> WORK INSTRUCTIONS: Output the data that follows exactly, line for line.
** BEGIN MATERIAL **
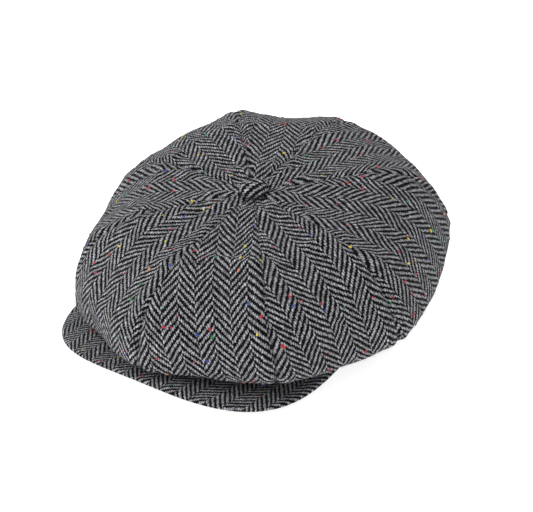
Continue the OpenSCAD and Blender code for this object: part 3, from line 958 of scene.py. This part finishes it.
def stitch_row(name, points, pitch, finish, thickness=0.45):
    path = bpy.data.curves.new(name + "_path", "CURVE")
    path.dimensions = "3D"
    line = path.splines.new("POLY")
    line.points.add(len(points) - 1)
    line.points.foreach_set("co", np.pad(points * MM, ((0, 0), (0, 1)), constant_values=1).ravel())
    line.use_cyclic_u = True
    source = put(name + "_path", path)
    made = nodes_result(name, source, stitches, {
        "Pitch": pitch * MM, "Length": pitch * 0.72 * MM, "Thickness": thickness * MM, "Material": finish})
    bpy.data.objects.remove(source)
    return made


def oval_line(half_w, half_l, z, count=360):
    phi = np.radians(np.linspace(0, 360, count, endpoint=False))
    return stack(half_w * np.sin(phi), -half_l * np.cos(phi), z)


def box_line(node, axis, inset):
    """The outline of a part's face at the low end of one axis, drawn in by the inset."""
    low, high = (np.array(v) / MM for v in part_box(node))
    wide, long = [a for a in range(3) if a != axis]
    line = np.zeros((4, 3))
    line[:, wide] = np.where([0, 1, 1, 0], high[wide] - inset, low[wide] + inset)
    line[:, long] = np.where([0, 0, 1, 1], high[long] - inset, low[long] + inset)
    line[:, axis] = low[axis] - 0.02
    return line


sweat_rows = [stitch_row(f"sweatband_stitches_{place}", oval_line(SWEAT_W - 0.12, SWEAT_L - 0.12, z), 2.6, thread)
              for place, z in (("top", BAND_H - 3.5), ("foot", 2.5))]
tag_rows = [stitch_row(name, box_line(node, axis, inset), pitch, pale_thread, 0.35)
            for name, node, axis, inset, pitch in (
                ("label_stitches", "maker_label", 2, 1.8, 2.0), ("size_tab_stitches", "size_tab", 1, 1.4, 1.8))]

# %% [markdown]
# ## What is hidden
# The board, the buckram, the metal shell and the button's back stay as the CAD made them, because their
# shape is right. They still get the finish of the real thing, since a part may be shown on its own.

# %% Materials of the hidden parts
def plain(name, colour, low, scale, roughness, metallic=0.0, depth=0.1, stretch=(1, 1, 1)):
    made, t, place = material(name)
    stretched = add(t, "ShaderNodeMapping", {"Vector": place, "Scale": stretch})
    grain = add(t, "ShaderNodeTexNoise", {"Vector": stretched, "Scale": scale, "Detail": 4})
    shade = add(t, "ShaderNodeMapRange", {0: grain, 1: 0.3, 2: 0.7})
    shade = add(t, "ShaderNodeMix", {0: shade, 6: linear(low), 7: linear(colour)}, data_type="RGBA")
    bump = add(t, "ShaderNodeBump", {"Height": grain, "Distance": depth * MM, "Strength": 0.5})
    solid = add(t, "ShaderNodeBsdfPrincipled", {
        "Base Color": shade.outputs[2], "Roughness": roughness, "Metallic": metallic, "Normal": bump})
    finish_material(t, solid)
    return made


hidden = {
    "peak_board": plain("pressed fibreboard", "#94845f", "#6f6145", 900, 0.8),
    "band_stiffener": plain("sized cotton buckram", "#c4bba5", "#978d76", 1100, 0.85, 0, 0.15, (1, 1, 2.5)),
    "button_shell": plain("stamped steel", "#b9bcc0", "#9b9ea3", 500, 0.32, 1.0, 0.02, (1, 1, 0.2)),
    "button_back": plain("zinc-plated steel", "#c3c6c9", "#a4a8ad", 700, 0.36, 1.0, 0.02),
}
for node_name, finish in hidden.items():
    cad[node_name].data.materials.clear()
    cad[node_name].data.materials.append(finish)
print("hidden parts finished:", ", ".join(hidden))

# %% [markdown]
# ## Which piece stands for which part
# Every piece rides on the cap's one body and, where it is a better version of a CAD part, replaces it.
# Pieces of cloth also say what size they were cut to.

# %% Tell the frame
def join_frame(piece, slot, *nodes):
    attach(piece, "root")
    if nodes:
        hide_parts(*nodes)


def cut_size(grid):
    """The width, length and area that a cloth grid was cut from, in metres and square metres."""
    a, b, c = grid[:-1, :-1], grid[:-1, 1:], grid[1:, :-1]
    area = np.linalg.norm(np.cross(b - a, c - a), axis=-1).sum() * MM**2
    width = lengths(grid, 1)[:, -1].max() * MM
    length = lengths(grid, 0)[-1].max() * MM
    return (float(width), float(length)), float(min(area, width * length))


def declare_cut(piece, grid):
    size, area = cut_size(grid)
    print(piece.name, "was cut from", [round(x / MM) for x in size], "mm, area", round(area * 1e4), "square cm")


for i in range(GORES):
    join_frame(gores[i], "crown_cloth", f"crown_panel_{i + 1}")
    join_frame(lining[i], "lining_satin", f"lining_panel_{i + 1}")
    declare_cut(gores[i], gore_grids[i])
    declare_cut(lining[i], lining_grids[i])
for part, slot, node in (
        (button, "button_cloth", "button_cover"),
        (peak_parts["peak_cover_top"][0], "peak_cloth", "peak_top_cover"),
        (peak_parts["peak_cover_under"][0], "peak_cloth", "peak_under_cover"),
        (band, "band_cloth", "outer_band"),
        (sweat, "sweatband_twill", "sweatband"),
        (maker, "label_ribbon", "maker_label"),
        (tab, "label_ribbon", "size_tab")):
    join_frame(part, slot, node)
for part in peak_parts.values():
    declare_cut(part[0], part[1])
for name, piece in scattered.items():
    join_frame(piece, name.split("_")[0] + "_cloth")
for piece in sweat_rows:
    join_frame(piece, "sweatband_twill")
for piece in tag_rows:
    join_frame(piece, "label_ribbon")

# %% [markdown]
# ## Floor and light
# A product picture is lit softly from above, on a pale sweep. One large light overhead does most of the
# work, a second from the left front opens the shadows, and a pale world fills the rest. The sweep itself
# glows a little, a painted light that keeps the cap's shadow faint.

# %% Floor, lights and world
glowing_floor_paint, t, place = material("matt white sweep with painted glow")
mottle = add(t, "ShaderNodeTexNoise", {"Vector": place, "Scale": 3, "Detail": 1})
shade = add(t, "ShaderNodeMix", {0: mottle, 6: linear("#f4f4f4"), 7: linear("#f8f8f8")}, data_type="RGBA")
# The sweep's emission is painted light: it glows though it is no lamp, so the cap's cast shadow stays faint.
finish_material(t, add(t, "ShaderNodeBsdfPrincipled", {
    "Base Color": shade.outputs[2], "Roughness": 0.9, "Emission Color": (1, 1, 1, 1), "Emission Strength": 0.7}))
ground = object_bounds()[0].z / MM - 0.3
FLOOR_REACH = 4000
floor_corners = [(a * FLOOR_REACH, b * FLOOR_REACH, ground) for a, b in ((-1, -1), (1, -1), (1, 1), (-1, 1))]
floor = mesh_object("floor", floor_corners, [(0, 1, 2, 3)], material=glowing_floor_paint)


def soft_light(name, place, size, power):
    lamp = bpy.data.lights.new(name, "AREA")
    lamp.shape, lamp.size, lamp.energy = "DISK", size, power
    made = put(name, lamp)
    made.location = place
    made.rotation_euler = (Vector((0, 0, 0.05)) - Vector(place)).to_track_quat("-Z", "Y").to_euler()


soft_light("overhead", (-0.55, -0.40, 1.15), 1.1, 7.0)
soft_light("front_fill", (-0.7, -1.1, 0.9), 0.9, 3.5)
world = bpy.data.worlds.new("pale room")
world.use_nodes = True
world.node_tree.nodes.clear()
add(world.node_tree, "ShaderNodeOutputWorld", {
    0: add(world.node_tree, "ShaderNodeBackground", {"Color": (1, 1, 1, 1), "Strength": 0.88})})
bpy.context.scene.world = world
bpy.context.scene.view_settings.view_transform = "Standard"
** END MATERIAL **
> FINAL ANSWER:
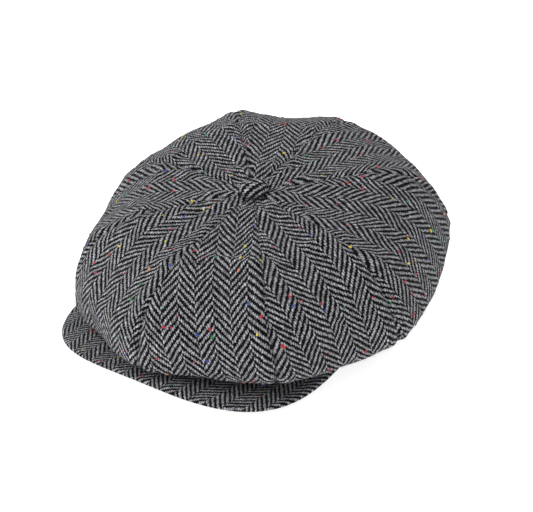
Continue the OpenSCAD and Blender code for this object: part 3, from line 958 of scene.py. This part finishes it.
def stitch_row(name, points, pitch, finish, thickness=0.45):
    path = bpy.data.curves.new(name + "_path", "CURVE")
    path.dimensions = "3D"
    line = path.splines.new("POLY")
    line.points.add(len(points) - 1)
    line.points.foreach_set("co", np.pad(points * MM, ((0, 0), (0, 1)), constant_values=1).ravel())
    line.use_cyclic_u = True
    source = put(name + "_path", path)
    made = nodes_result(name, source, stitches, {
        "Pitch": pitch * MM, "Length": pitch * 0.72 * MM, "Thickness": thickness * MM, "Material": finish})
    bpy.data.objects.remove(source)
    return made


def oval_line(half_w, half_l, z, count=360):
    phi = np.radians(np.linspace(0, 360, count, endpoint=False))
    return stack(half_w * np.sin(phi), -half_l * np.cos(phi), z)


def box_line(node, axis, inset):
    """The outline of a part's face at the low end of one axis, drawn in by the inset."""
    low, high = (np.array(v) / MM for v in part_box(node))
    wide, long = [a for a in range(3) if a != axis]
    line = np.zeros((4, 3))
    line[:, wide] = np.where([0, 1, 1, 0], high[wide] - inset, low[wide] + inset)
    line[:, long] = np.where([0, 0, 1, 1], high[long] - inset, low[long] + inset)
    line[:, axis] = low[axis] - 0.02
    return line


sweat_rows = [stitch_row(f"sweatband_stitches_{place}", oval_line(SWEAT_W - 0.12, SWEAT_L - 0.12, z), 2.6, thread)
              for place, z in (("top", BAND_H - 3.5), ("foot", 2.5))]
tag_rows = [stitch_row(name, box_line(node, axis, inset), pitch, pale_thread, 0.35)
            for name, node, axis, inset, pitch in (
                ("label_stitches", "maker_label", 2, 1.8, 2.0), ("size_tab_stitches", "size_tab", 1, 1.4, 1.8))]

# %% [markdown]
# ## What is hidden
# The board, the buckram, the metal shell and the button's back stay as the CAD made them, because their
# shape is right. They still get the finish of the real thing, since a part may be shown on its own.

# %% Materials of the hidden parts
def plain(name, colour, low, scale, roughness, metallic=0.0, depth=0.1, stretch=(1, 1, 1)):
    made, t, place = material(name)
    stretched = add(t, "ShaderNodeMapping", {"Vector": place, "Scale": stretch})
    grain = add(t, "ShaderNodeTexNoise", {"Vector": stretched, "Scale": scale, "Detail": 4})
    shade = add(t, "ShaderNodeMapRange", {0: grain, 1: 0.3, 2: 0.7})
    shade = add(t, "ShaderNodeMix", {0: shade, 6: linear(low), 7: linear(colour)}, data_type="RGBA")
    bump = add(t, "ShaderNodeBump", {"Height": grain, "Distance": depth * MM, "Strength": 0.5})
    solid = add(t, "ShaderNodeBsdfPrincipled", {
        "Base Color": shade.outputs[2], "Roughness": roughness, "Metallic": metallic, "Normal": bump})
    finish_material(t, solid)
    return made


hidden = {
    "peak_board": plain("pressed fibreboard", "#94845f", "#6f6145", 900, 0.8),
    "band_stiffener": plain("sized cotton buckram", "#c4bba5", "#978d76", 1100, 0.85, 0, 0.15, (1, 1, 2.5)),
    "button_shell": plain("stamped steel", "#b9bcc0", "#9b9ea3", 500, 0.32, 1.0, 0.02, (1, 1, 0.2)),
    "button_back": plain("zinc-plated steel", "#c3c6c9", "#a4a8ad", 700, 0.36, 1.0, 0.02),
}
for node_name, finish in hidden.items():
    cad[node_name].data.materials.clear()
    cad[node_name].data.materials.append(finish)
print("hidden parts finished:", ", ".join(hidden))

# %% [markdown]
# ## Which piece stands for which part
# Every piece rides on the cap's one body and, where it is a better version of a CAD part, replaces it.
# Pieces of cloth also say what size they were cut to.

# %% Tell the frame
def join_frame(piece, slot, *nodes):
    attach(piece, "root")
    if nodes:
        hide_parts(*nodes)


def cut_size(grid):
    """The width, length and area that a cloth grid was cut from, in metres and square metres."""
    a, b, c = grid[:-1, :-1], grid[:-1, 1:], grid[1:, :-1]
    area = np.linalg.norm(np.cross(b - a, c - a), axis=-1).sum() * MM**2
    width = lengths(grid, 1)[:, -1].max() * MM
    length = lengths(grid, 0)[-1].max() * MM
    return (float(width), float(length)), float(min(area, width * length))


def declare_cut(piece, grid):
    size, area = cut_size(grid)
    print(piece.name, "was cut from", [round(x / MM) for x in size], "mm, area", round(area * 1e4), "square cm")


for i in range(GORES):
    join_frame(gores[i], "crown_cloth", f"crown_panel_{i + 1}")
    join_frame(lining[i], "lining_satin", f"lining_panel_{i + 1}")
    declare_cut(gores[i], gore_grids[i])
    declare_cut(lining[i], lining_grids[i])
for part, slot, node in (
        (button, "button_cloth", "button_cover"),
        (peak_parts["peak_cover_top"][0], "peak_cloth", "peak_top_cover"),
        (peak_parts["peak_cover_under"][0], "peak_cloth", "peak_under_cover"),
        (band, "band_cloth", "outer_band"),
        (sweat, "sweatband_twill", "sweatband"),
        (maker, "label_ribbon", "maker_label"),
        (tab, "label_ribbon", "size_tab")):
    join_frame(part, slot, node)
for part in peak_parts.values():
    declare_cut(part[0], part[1])
for name, piece in scattered.items():
    join_frame(piece, name.split("_")[0] + "_cloth")
for piece in sweat_rows:
    join_frame(piece, "sweatband_twill")
for piece in tag_rows:
    join_frame(piece, "label_ribbon")

# %% [markdown]
# ## Floor and light
# A product picture is lit softly from above, on a pale sweep. One large light overhead does most of the
# work, a second from the left front opens the shadows, and a pale world fills the rest. The sweep itself
# glows a little, a painted light that keeps the cap's shadow faint.

# %% Floor, lights and world
glowing_floor_paint, t, place = material("matt white sweep with painted glow")
mottle = add(t, "ShaderNodeTexNoise", {"Vector": place, "Scale": 3, "Detail": 1})
shade = add(t, "ShaderNodeMix", {0: mottle, 6: linear("#f4f4f4"), 7: linear("#f8f8f8")}, data_type="RGBA")
# The sweep's emission is painted light: it glows though it is no lamp, so the cap's cast shadow stays faint.
finish_material(t, add(t, "ShaderNodeBsdfPrincipled", {
    "Base Color": shade.outputs[2], "Roughness": 0.9, "Emission Color": (1, 1, 1, 1), "Emission Strength": 0.7}))
ground = object_bounds()[0].z / MM - 0.3
FLOOR_REACH = 4000
floor_corners = [(a * FLOOR_REACH, b * FLOOR_REACH, ground) for a, b in ((-1, -1), (1, -1), (1, 1), (-1, 1))]
floor = mesh_object("floor", floor_corners, [(0, 1, 2, 3)], material=glowing_floor_paint)


def soft_light(name, place, size, power):
    lamp = bpy.data.lights.new(name, "AREA")
    lamp.shape, lamp.size, lamp.energy = "DISK", size, power
    made = put(name, lamp)
    made.location = place
    made.rotation_euler = (Vector((0, 0, 0.05)) - Vector(place)).to_track_quat("-Z", "Y").to_euler()


soft_light("overhead", (-0.55, -0.40, 1.15), 1.1, 7.0)
soft_light("front_fill", (-0.7, -1.1, 0.9), 0.9, 3.5)
world = bpy.data.worlds.new("pale room")
world.use_nodes = True
world.node_tree.nodes.clear()
add(world.node_tree, "ShaderNodeOutputWorld", {
    0: add(world.node_tree, "ShaderNodeBackground", {"Color": (1, 1, 1, 1), "Strength": 0.88})})
bpy.context.scene.world = world
bpy.context.scene.view_settings.view_transform = "Standard"